From a personal experience i've been using hard-drives for the last 30 years: all my drives failed at some point in time. The fastest failure rates was with Maxtor and Seagate. Your mileage may vary, but some of my drives lasted barely 1 month and other lasted more than 10 years. I switched to SSDs 5 years ago and so far they haven't failed on me yet but that will come one of those days.
It's very important to do backups or have a redundant solution, the price to recover 3 hard-drives of 500 gigs for a company is around $7600. That's a lot of money.
 


Excellent insight, we definitely always need some form of redundancy.
I tried to upvote your comment, but accidentally downvoted it, and it will not let me change it. Gah! I upvote this comment :)
 


People should never underestimate the importance of the secret bunker in a well-rounded data protection plan.

Also, the cloud makes backup so easy now, it's hard to justify not keeping an offsite backup. I used to take a few Bitlocker'd drives over to a friends house every few months for off-site, but now just uploaded everything to AWS.

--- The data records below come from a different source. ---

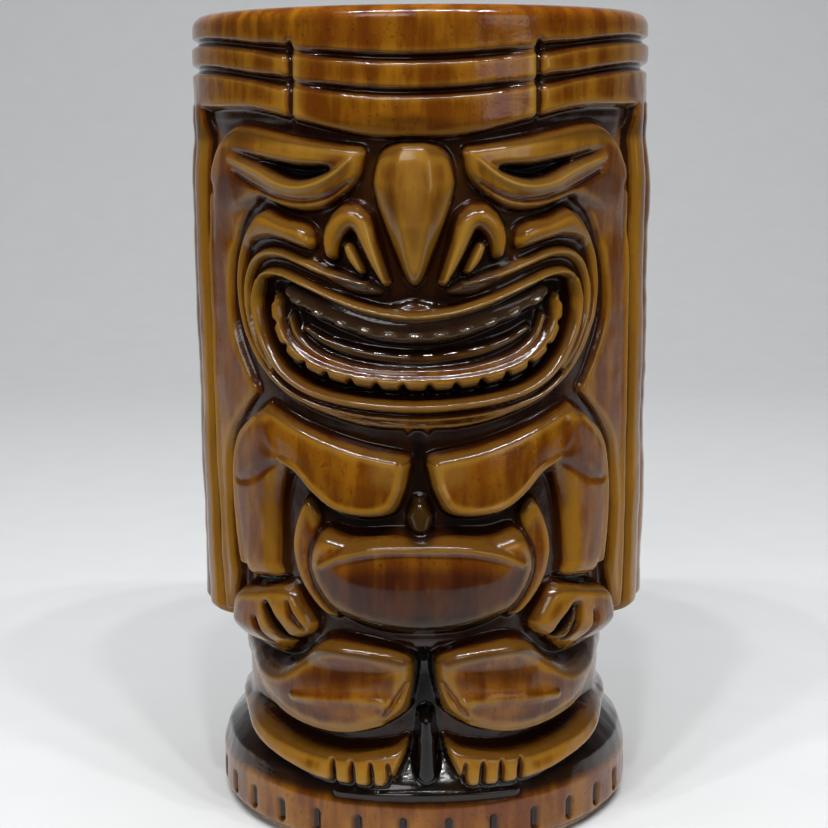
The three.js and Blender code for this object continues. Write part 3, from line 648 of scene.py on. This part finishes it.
def settled_owner(s):
    """The owner of each small square of the skin, with stray specks given to their neighbours."""
    owner = np.vstack([s.owner, np.full((ROWS - len(s.owner), COLS), s.number("rim"))])
    best = np.full(owner.shape, -1.0)
    kept = owner.copy()
    for i in np.unique(owner):
        mask = (owner == i).astype(float)
        for axis in (0, 1):
            mask = sum(np.roll(mask, k, axis) for k in (-2, -1, 0, 1, 2))
        kept = np.where(mask > best, i, kept)
        best = np.maximum(mask, best)
    kept[len(s.owner):] = s.number("rim")
    return kept[:-1]


def patch(mask):
    """The squares in mask as a closed slab, as vertex numbers: those behind follow those in front."""
    k, j = np.nonzero(mask)
    n = ROWS * COLS
    right = (j + 1) % COLS
    a, b, c, d = k * COLS + j, k * COLS + right, (k + 1) * COLS + right, (k + 1) * COLS + j
    faces = [np.stack([a, b, c, d], 1), np.stack([d, c, b, a], 1) + n]
    padded = np.vstack([np.zeros((1, COLS), bool), mask, np.zeros((1, COLS), bool)])
    beside = (~padded[k, j], ~mask[k, right], ~padded[k + 2, j], ~mask[k, (j - 1) % COLS])
    for bare, p, q in zip(beside, (a, b, c, d), (b, c, d, a)):
        faces.append(np.stack([q, p, p + n, q + n], 1)[bare])
    kinds = np.concatenate([np.full(len(f), min(i, 2)) for i, f in enumerate(faces)])
    return np.vstack(faces), kinds


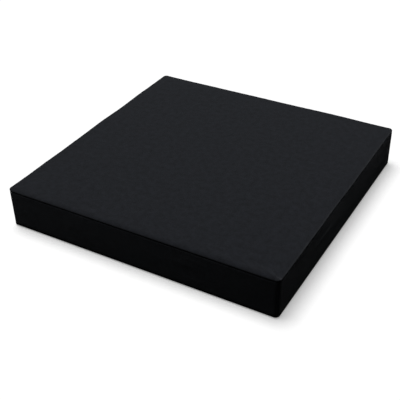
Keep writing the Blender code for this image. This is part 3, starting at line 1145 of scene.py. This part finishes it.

$59.99 yearly for unlimited cloud backup (I scored it for $5.99 on a Black Friday special) - Bezos, that was a bad idea, I have 13TB uploaded and counting :)

 
I had only 1 HDD failure since 2005 (only Seagate HDDs, no WD). And 1 SSD failure, Corsair brand.

But each time i have valuable data i never store it on only 1 drive, i always do multiple back`ups on multiple drives.

The article is misleading on this matter fueling the fear of loosing data. When you have only 1 copy of your data.. expect that there is a possibility that you`ll loose it all!
 


In enterprise environments you should be running offline backups AND redundancy. Redundancy is great for quick recovery but if you get hit by some crypto ransom malware it's not going to do you bit of good if you don't have offline backups. Don't rely on volume shadows / snapshots as it might get deleted by the malware.

In addition you should have multiple timed offline backups. Finally test your backups!

 
I don't mean to distract from the point of the article, but perhaps you meant "Cue the end-of-the-SSD-world headlines" in the 5th paragraph. Good article nonetheless.